LR: As I’ve already mentioned, Maria Rosaria Valentini. Her writing is beautiful and she’s already well-loved in France and Germany. Francesca Melandri, who has already had one book translated into English (Eva Sleeps, Europa Editions, 2016), has another two novels that I think are fantastic. I would also love to see more of Igiaba Scego in English, and a new, young voice, Francesca Manfredi, whose debut novel Empire of Dust is really special.
EC: There’s a really interesting tradition of postcolonial female writers writing in Italian who I would recommend! Earlier this year I enjoyed reading Cristina Ali Farah’s Piccola Madre (Little Mother, co-translated by Giovanna Bellesia and Victoria Offredi Poletto, Indiana University Press, 2011), the story of the friendship between two cousins who grew up together in Mogadishu, were torn apart by the Somali war and eventually reunite in Rome. I loved Jennifer Higgins and Sophie Lewis’s translation of Faces on the Tip of my Tongue by Emmanuelle Pagano – another collection of co-translated short stories that reminds me a lot of Neptune!

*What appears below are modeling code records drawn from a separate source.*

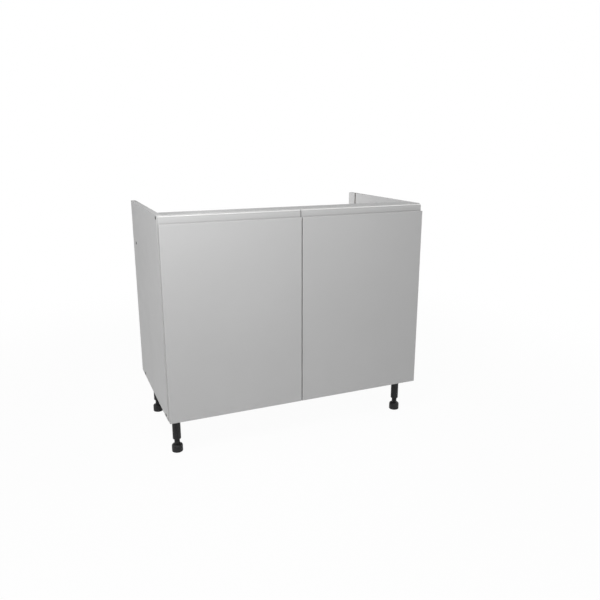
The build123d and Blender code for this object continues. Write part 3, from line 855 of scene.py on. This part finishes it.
def screw_axes():
    """Where each screw goes through a side: its y and its z."""
    heads = bmesh.new()
    heads.from_mesh(frame["nodes"]["carcass_screws"].data)
    bmesh.ops.remove_doubles(heads, verts=heads.verts, dist=WELD)
    waiting = {vert for vert in heads.verts if vert.co.x < cad_low.x + NEAR_FACE}
    axes = []
    while waiting:
        island, reached = [], [waiting.pop()]
        while reached:
            vert = reached.pop()
            island.append(vert.co.copy())
            neighbours = {edge.other_vert(vert) for edge in vert.link_edges} & waiting
            waiting -= neighbours
            reached += neighbours
        depths, heights = [co.y for co in island], [co.z for co in island]
        axes.append(((min(depths) + max(depths)) / 2, (min(heights) + max(heights)) / 2))
    heads.free()
    return axes


def screw_cap(mesh, hand, y, z):
    """One cap on a side's outer face; the hand is -1 on the left and 1 on the right."""
    outline = [(-STEM_LENGTH, 0), (-STEM_LENGTH, STEM_RADIUS), (0, STEM_RADIUS), (0, CAP_RADIUS)]
    for step in range(CAP_STEPS + 1):
        lean = step / CAP_STEPS * math.pi / 2
        rise = CAP_RIM + (CAP_RISE - CAP_RIM) * math.sin(lean)
        outline.append((rise, CAP_RADIUS * math.cos(lean)))
    points = [(hand * (cad_high.x + out), y + across, z) for out, across in outline]
    bmesh.ops.spin(
        mesh, geom=trace(mesh, points), cent=(0, y, z), axis=(1, 0, 0),
        angle=math.tau, steps=CAP_SEGMENTS, use_merge=True,
    )


spots = screw_axes()
print("screws at, mm:", sorted((round(y / MM, 1), round(z / MM, 1)) for y, z in spots))
for hand, side in ((-1, "left"), (1, "right")):
    mesh = bmesh.new()
    for y, z in spots:
        screw_cap(mesh, hand, y, z)
    caps = make_piece(side + "_screw_caps", mesh, "carcass", "leg_plastic")
    shade_by_angle(caps, degrees=40)
    print(caps.name, len(caps.data.polygons), "faces")

# %% [markdown]
# ## Adjusting screws
# Each hinge arm carries a screw that moves the door sideways. The drawing leaves it out. What shows
# is its low round head with a cross recess, on the arm's back. The head is five loops of edges,
# three round ones and two crosses, that are bridged by walls. The space between the rim and the
# upper cross becomes the top.

# %% Adjusting screws
HEAD_RADIUS = 3.2 * MM
HEAD_RISE = 0.9 * MM
HEAD_CHAMFER = 0.35 * MM
HEAD_SEGMENTS = 24
RECESS_DEPTH = 0.6 * MM
CROSS_REACH = 2.0 * MM
CROSS_HALF = 0.4 * MM
HEAD_FROM_TIP = 30 * MM       # from the front end of the arm


def ring(radius):
    """Corners of a round outline."""
    turns = [math.tau * step / HEAD_SEGMENTS for step in range(HEAD_SEGMENTS)]
    return [(radius * math.cos(turn), radius * math.sin(turn)) for turn in turns]


def cross():
    """The twelve corners of a cross: three of them, turned by a right angle four times."""
    arm = [(CROSS_REACH, -CROSS_HALF), (CROSS_REACH, CROSS_HALF), (CROSS_HALF, CROSS_HALF)]
    corners = []
    for _ in range(4):
        corners += arm
        arm = [(-up, across) for across, up in arm]
    return corners


def cross_head(mesh, hand, back_x, y, z):
    """One head: its base touches the arm's back, and it faces the middle of the unit."""
    def loop(rise, outline):
        x = back_x - hand * rise
        corners = [mesh.verts.new((x, y + across, z + up)) for across, up in outline]
        return [mesh.edges.new(pair) for pair in zip(corners, corners[1:] + corners[:1])]

    base = loop(0, ring(HEAD_RADIUS))
    side = loop(HEAD_RISE - HEAD_CHAMFER, ring(HEAD_RADIUS))
    rim = loop(HEAD_RISE, ring(HEAD_RADIUS - HEAD_CHAMFER))
    mouth = loop(HEAD_RISE, cross())
    bottom = loop(HEAD_RISE - RECESS_DEPTH, cross())
    for lower, upper in ((base, side), (side, rim), (bottom, mouth)):
        bmesh.ops.bridge_loops(mesh, edges=lower + upper)
    for flat in (base, bottom):
        bmesh.ops.edgeloop_fill(mesh, edges=flat)
    bmesh.ops.triangle_fill(mesh, edges=rim + mouth, use_beauty=True)


for hand, side in ((-1, "left"), (1, "right")):
    mesh = bmesh.new()
    for level in ("lower", "upper"):
        low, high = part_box(f"{side}_{level}_hinge_arm")
        back_x = high.x if hand < 0 else low.x
        cross_head(mesh, hand, back_x, low.y + HEAD_FROM_TIP, (low.z + high.z) / 2)
    heads = make_piece(side + "_adjusting_screws", mesh, "carcass", "plated_steel")
    print(heads.name, len(heads.data.polygons), "faces")

# %% [markdown]
# ## Camera
# The view was worked out from the straight edges of the unit in the photograph: where the camera
# stood, which way it looked, and how long its lens was. It looks slightly down and to the right.

# %% Camera
CAMERA_PLACE = (-0.8442, -2.2262, 1.1029)
HEADING, DIP = 23.274, 14.787
LENS = 36.35

camera_data = bpy.data.cameras.new("camera")
camera_data.lens = LENS
camera_data.sensor_width = 36.0
camera_data.clip_end = 100.0
camera = bpy.data.objects.new("camera", camera_data)
camera.location = CAMERA_PLACE
camera.rotation_euler = (math.radians(90 - DIP), 0, math.radians(-HEADING))
scene.collection.objects.link(camera)
scene.camera = camera
print("camera at", CAMERA_PLACE)

# %% [markdown]
# ## Floor and background
# A catalogue picture stands on white that has no horizon. The world is plain white wherever the
# camera or a reflection looks at it, and a soft grey as a light. The floor is a real pale surface
# that takes the shadow, and it fades to the same white a few steps away.

# %% White world and pale floor
WHITE = (1, 1, 1, 1)
FLOOR_GREY = (0.75, 0.75, 0.75, 1)
WORLD_LIGHT = 0.1
FLOOR_RADIUS = 30.0
FLOOR_FADE = (0.9, 2.6)       # distances from the middle where the fade starts and ends
FLOOR_WHITENING = 0.96        # share of white before the fade


def white_where_seen(tree):
    """One where the camera, a mirror or glass looks, and nought for light that only bounces."""
    path = tree.nodes.new("ShaderNodeLightPath").outputs
    in_shine = calculate(tree, "MAXIMUM", path["Is Glossy Ray"], path["Is Transmission Ray"])
    return calculate(tree, "MAXIMUM", path["Is Camera Ray"], in_shine)


world = bpy.data.worlds.new("white_world")
world.use_nodes = True
scene.world = world
sky = world.node_tree
sky.nodes.clear()
glow = add_node(sky, "Background", {"Color": WHITE})
seen = calculate(sky, "MULTIPLY", white_where_seen(sky), 1.0 - WORLD_LIGHT)
sky.links.new(calculate(sky, "ADD", WORLD_LIGHT, seen), glow.inputs["Strength"])
sky_output = sky.nodes.new("ShaderNodeOutputWorld")
sky.links.new(glow.outputs[0], sky_output.inputs["Surface"])

floor_mesh = bmesh.new()
bmesh.ops.create_circle(floor_mesh, cap_ends=True, radius=FLOOR_RADIUS, segments=96)
floor_data = bpy.data.meshes.new("floor")
floor_mesh.to_mesh(floor_data)
floor_mesh.free()
floor = bpy.data.objects.new("floor", floor_data)
scene.collection.objects.link(floor)

floor_material = bpy.data.materials.new("pale_floor")
floor_material.use_nodes = True
tree = floor_material.node_tree
tree.nodes.clear()
place = tree.nodes.new("ShaderNodeTexCoord")
distance = on_vectors(tree, "LENGTH", place.outputs["Object"])
fade = add_node(
    tree, "MapRange",
    {"Value": distance.outputs["Value"], "From Min": FLOOR_FADE[0], "From Max": FLOOR_FADE[1],
     "To Min": FLOOR_WHITENING, "To Max": 1.0},
    interpolation_type="SMOOTHSTEP",
)
matt = add_node(tree, "BsdfDiffuse", {"Color": FLOOR_GREY})
white = add_node(tree, "Emission", {"Color": WHITE, "Strength": 1.0})
share = calculate(tree, "MULTIPLY", fade.outputs[0], white_where_seen(tree))
blend = add_node(tree, "MixShader", {0: share, 1: matt.outputs[0], 2: white.outputs[0]})
floor_output = tree.nodes.new("ShaderNodeOutputMaterial")
tree.links.new(blend.outputs[0], floor_output.inputs["Surface"])
floor_data.materials.append(floor_material)
floor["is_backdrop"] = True
print("floor radius", FLOOR_RADIUS)

# %% [markdown]
# ## Studio lamps
# The doors are brightest at the top left and fall off towards the bottom right, so a small soft box
# stands near that corner, and two large ones fill in from the front. The strongest stands far to
# the left and behind the plane of the doors, so that it lights the left side but not the doors. Two
# small ones hang over the unit: one lights what shows of the inside, and the other carries the
# bright line on the rounded top edges through to the right-hand end. The last two keep the back and
# the right side readable.

# %% Lamps
# place, point that it faces, size in metres, power in watts
LAMPS = {
    "high_front": ((0.3, -2.6, 2.9), (0.0, -0.28, 0.5), 1.8, 19.0),
    "low_front": ((0.8, -2.8, 0.9), (0.0, -0.28, 0.5), 2.0, 7.9),
    "near_left": ((-0.9, -1.2, 1.8), (-0.4, -0.28, 0.6), 0.7, 21.5),
    "far_left": ((-5.0, 0.6, 1.5), (0.0, 0.0, 0.6), 2.4, 66.0),
    "over_inside": ((-0.1, 0.5, 1.5), (0.48, 0.1, 0.85), 0.5, 5.0),
    "over_right": ((0.75, -0.28, 1.6), (0.45, -0.27, 0.87), 0.4, 2.2),
    "low_rear": ((0.25, 2.7, 0.42), (0.0, 0.28, 0.4), 0.8, 16.0),
    "low_right": ((3.0, 0.4, 0.7), (0.5, 0.0, 0.45), 1.4, 25.0),
}
for name, (place, target, size, power) in LAMPS.items():
    lamp_data = bpy.data.lights.new(name, "AREA")
    lamp_data.shape = "DISK"
    lamp_data.size = size
    lamp_data.energy = power
    lamp = bpy.data.objects.new(name, lamp_data)
    lamp.location = place
    lamp.rotation_euler = (Vector(target) - Vector(place)).to_track_quat("-Z", "Y").to_euler()
    scene.collection.objects.link(lamp)
print("lamps:", ", ".join(LAMPS))

# %% [markdown]
# ## Finish
# The colours are shown as they are, with no film curve. The last lines write down how large the
# model is after dressing.

# %% View settings, sizes and the end
scene.view_settings.view_transform = "Standard"
low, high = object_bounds()
print("size", [round(value, 4) for value in high - low])
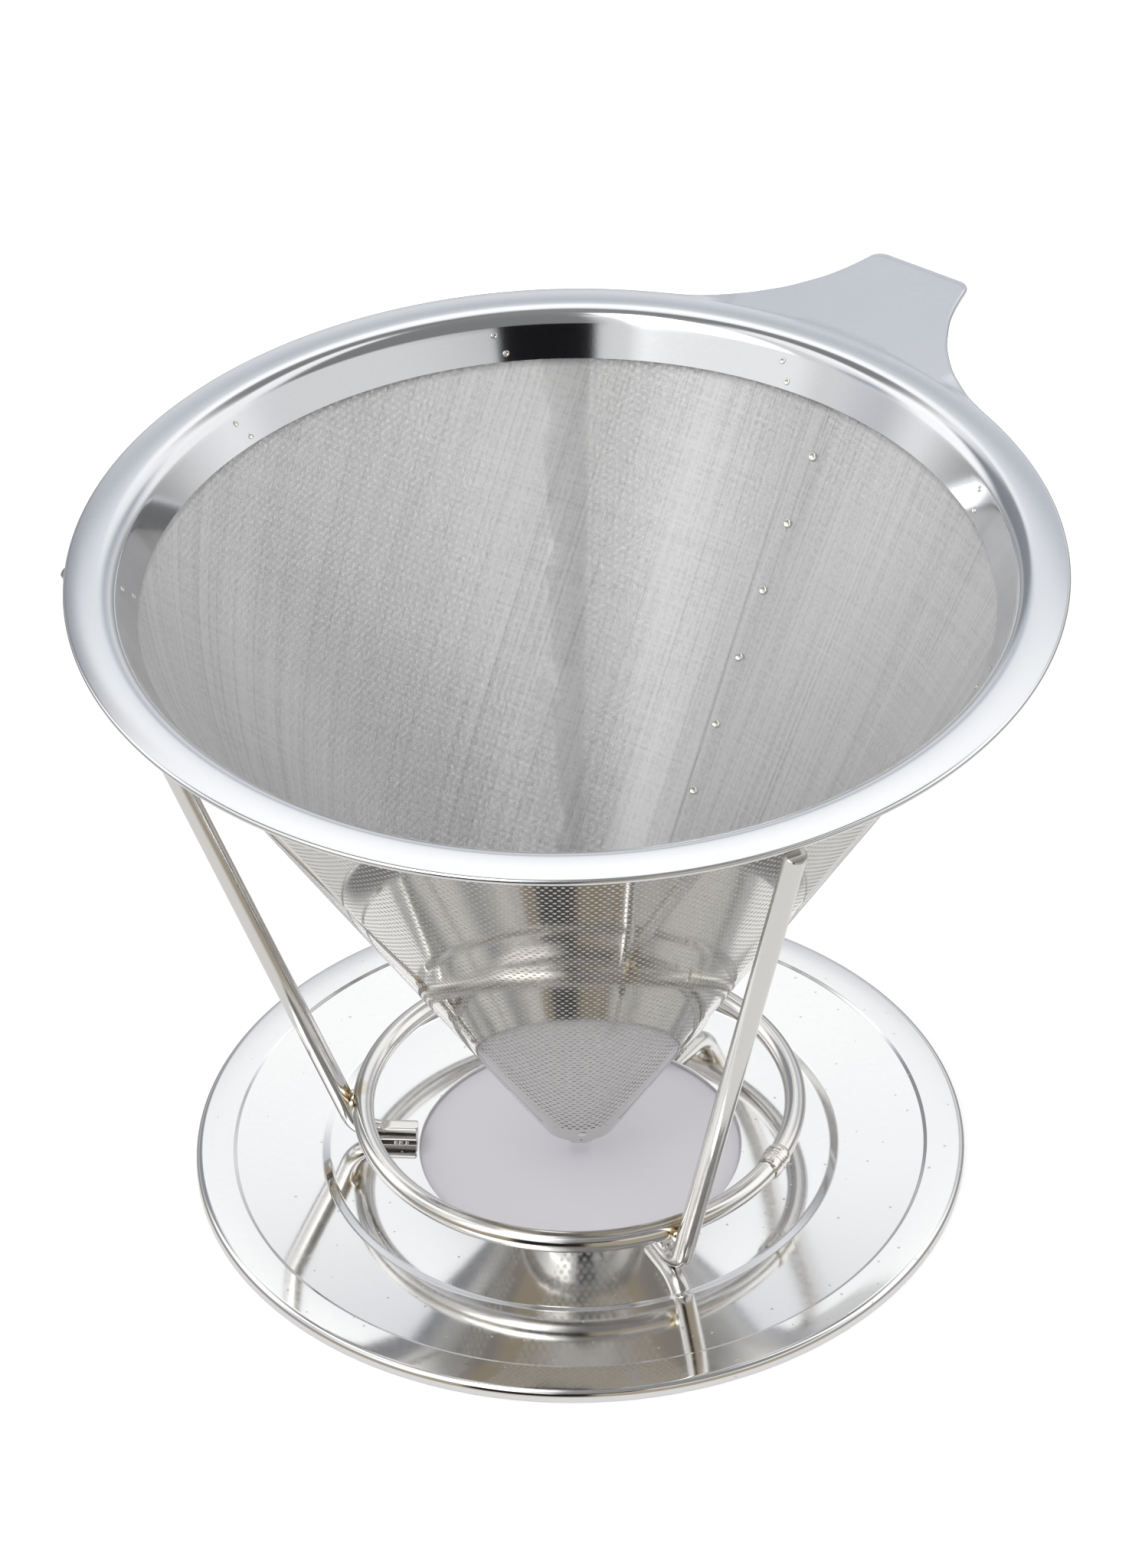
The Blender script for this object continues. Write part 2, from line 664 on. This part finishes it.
def face_to(obj, normals):
    """Turns each face to look the way of its vertices' normals."""
    mesh = obj.data
    first = np.array([p.vertices[0] for p in mesh.polygons])
    looks = np.empty(len(mesh.polygons) * 3)
    mesh.polygons.foreach_get("normal", looks)
    wrong = np.einsum("ij,ij->i", looks.reshape(-1, 3), normals[first]) < 0
    bm = bmesh.new()
    bm.from_mesh(mesh)
    bm.faces.ensure_lookup_table()
    bmesh.ops.reverse_faces(bm, faces=[bm.faces[k] for k in np.flatnonzero(wrong)])
    bm.to_mesh(mesh)
    bm.free()
    mesh.update()


def panels():
    """The three outer panels. The front one lies over the margins of the other two."""
    under = -4.5
    return [
        panel(
            "perforated_front", "outer_panel_front", FRONT_FROM - 360, FRONT_TO - 360,
            OVER_OUT, (FRONT_INSET, FRONT_INSET + 0.9), (FRONT_INSET, FRONT_INSET + 0.9),
        ),
        panel(
            "perforated_right", "outer_panel_right", FRONT_TO - 360, BACK_SEAM,
            PANEL_OUT, (under, 0.2), (0.0, 1.3),
        ),
        panel(
            "perforated_left", "outer_panel_left", BACK_SEAM, FRONT_FROM,
            PANEL_OUT, (0.0, 1.3), (under, 0.2),
        ),
    ]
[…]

LR: Oh yes, I was going to mention Igiaba Scego who [also] writes about the postcolonial relationship between Italy and the Horn of Africa. She’s becoming quite well-known in the UK and US since the very successful translations of Adua (Jamie Richards) and Beyond Babylon (Aaron Robertson). I recently finished [reading] Breasts and Eggs by [the Japanese author] Kawakami Mieko (trans. Sam Bett and David Boyd) which I haven’t shut up about to my friends, and am currently reading the dark and grisly Out by Kirino Natsuo, (trans. Stephen Snyder). My first book-length translation came out in June, which is also set in Japan, though by an Italian author. It portrays grief and hope after the 2011 tsunami, and I recommend it for anyone [experiencing] grief or despair. It’s called The Phone Box at the Edge of the World by Laura Imai Messina (Manilla Press).